An important aspect of modeling an actual location is access to historic and technical research materials. For an SP-based layout, this begins with the Southern Pacific Historical and Technical Society. The Society web address is: http://sphts.org/ This is a great place to begin, as the website has links to many websites. The Society publishes a number of books, notably the SP Passenger Car series (five volumes) and several other books on SP subjects.
The society has entered into the scale model production business with acquisition of the former Red Caboose dies for the F-70-7 flat car. Additional die molds have been created, now covering three bulkhead types, including the “definitive” 1962 bulkhead with an 8’-6” height above the flat deck. A new kit released at the SPH&TS convention in Ventura is for an F-70-10 welded flat car with deck and parts for the early trailer on flat car (TOFC) conversions of the mid-1950’s. Check the SPHTS website for details.
As has been my custom for a number of years, I attended the SPH&TS Annual Convention. This year it was held in Ventura, CA, October 10-13. Convention Co-Chairmen Dave Coscia and Bruce Morden put on a good convention with a focus on the SP Coast Line. Most conventions try to focus much of their presentations and tours on aspects of the SP in the immediate area of the convention venue. Highlights this year included tours of facilities and railroad attractions near Ventura, CA. Thursday featured morning presentations on the citrus industry along the Santa Paula Branch and SP depots of Ventura County. This was followed in the afternoon by a train ride on the former Santa Paula Branch, now operated by the Fillmore and Western.
Friday featured a full slate of presentations, most with a focus on the SP Coast Line or operations along it. Of particular note was PFE modeler Dick Harley’s excellent two-part presentation on PFE’s mechanical refrigerator cars and how to model significant classes from the Red Caboose and Intermountain kits. Scott Inman presented on detail enhancements to an MTH SP Daylight articulated chair car for a mid-1950’s appearance..
Saturday featured two outstanding slide shows. John Roskoski’s “Surf” show, first seen (and repeated since) at Winterail many years ago, reminded us of the SP Coast Line during a glorious period of traffic activity in the 1970’s and 80’s. This show ranks at the very top of rail slide and music shows. Should you ever get a chance to see it, drop all else and DO IT! Saturday afternoon featured Charlie Lang’s “Milepost Memories #3” with pictures he shot around Santa Barbara in the 1970’s-80’s. This was another good show, further reminding us of the SP that once was.

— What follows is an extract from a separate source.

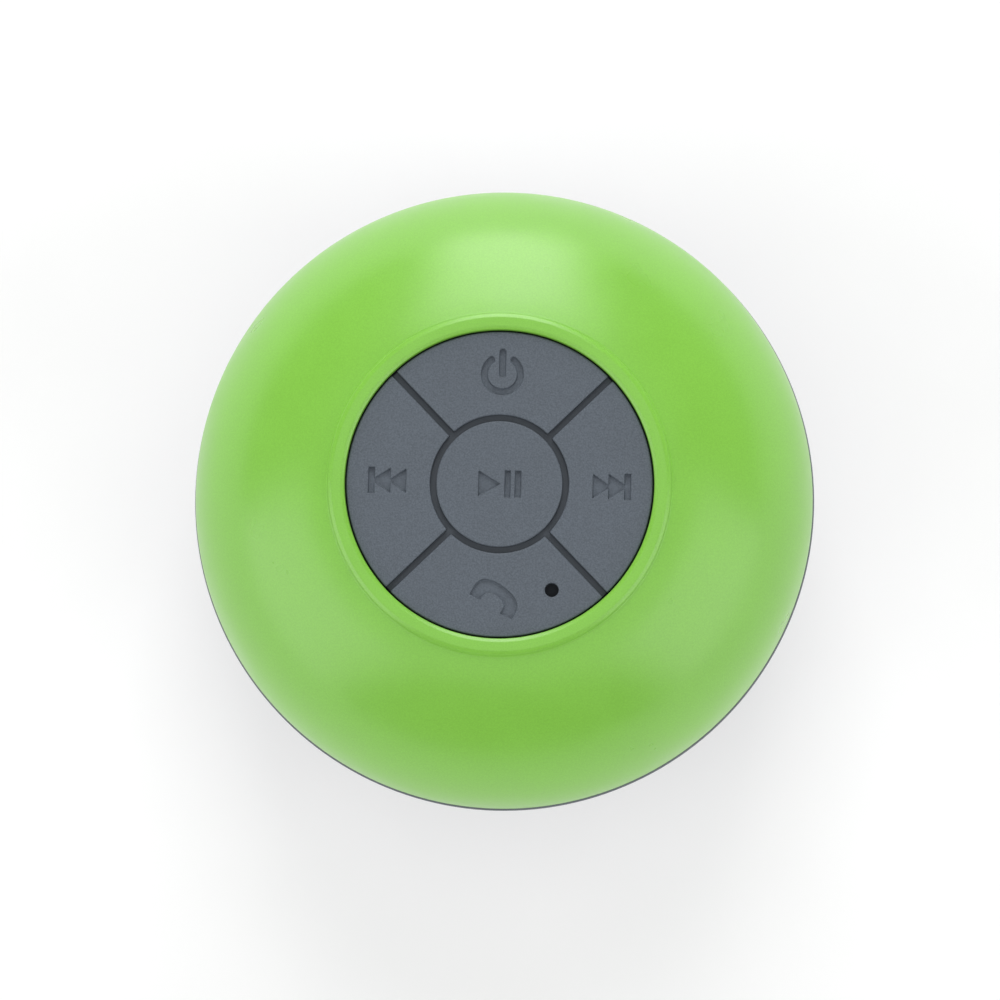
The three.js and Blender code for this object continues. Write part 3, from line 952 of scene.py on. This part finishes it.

The SPH&TS Conventions are an excellent source of information and networking. I find myself now going more for the people connections than the excellent information presented. Both are important, but rubbing shoulders with fellow SP enthusiasts creates a special charge of personal enthusiasm for getting back to the layout and model construction.
The SPH&TS Convention wrapped up with “going home” layout tours on Sunday. Four layout locations were on my “bucket list” for this convention. My regular SP travel companion and I started at Bruce Morden’s “Santa Barbara Subdivision” layout: http://spsbsub.blogspot.com/ Bruce is a long-time friend from SP and Layout Design SIG meets. I finally got a chance to see his layout in person.
Next up were the pair of layouts at Gary Siegal’s home. Inside was his HO-scale L&N Eastern Kentucky Division. Though not SP, this is an excellent rendition of a time and place with good model railroad operations. Outside, Gary has created a marvelous G-gauge layout representing a “what if?” the SP had retained and operated the Santa Cruz (former South Pacific Coast) line over the Santa Cruz mountains into the 1970’s. I’ve known of Gary’s work for a long time via articles and his regular attendance at the Bay Area LDSIG/OpSIG meets. It was great to finally get a chance to see both layouts in person.
Gary Siegal’s G-gauge (1:32) SP Santa Cruz Division.
For our next layout, we had to backtrack through Ventura to get to Jon Cure’s HO-scale SP Inyo Subdivision. Jon has another “what if?” railroad featuring the former narrow gauge line, now standard-gauged in the Owens Valley and over Montgomery Pass. Jon has a good operating model railroad with lots of industry tied to that area.
Jon Cure’s SP Inyo Subdivision. Left to right, Mike O’Brian, Jon Cure, Dave Coscia.
Finally, I separately arranged to visit Jeff Abbott’s N-scale Espee Oregon Division. I met Jeff through his blog: http://espeeoregondivision.blogspot.com/ Jeff and I share an interest and passion for the SP Cascade Line. Jeff has done an outstanding job of capturing the look and feel of the climb up over the Cascades. He even has his signal system up and working!
The trip to Ventura and back consumed most of the past two weeks, but it was well worth it for the information gathered, old friendships renewed and new friends made, and layouts toured. I continue to find such meets and visits recharge my creative batteries, making me eager to get back to my own model work.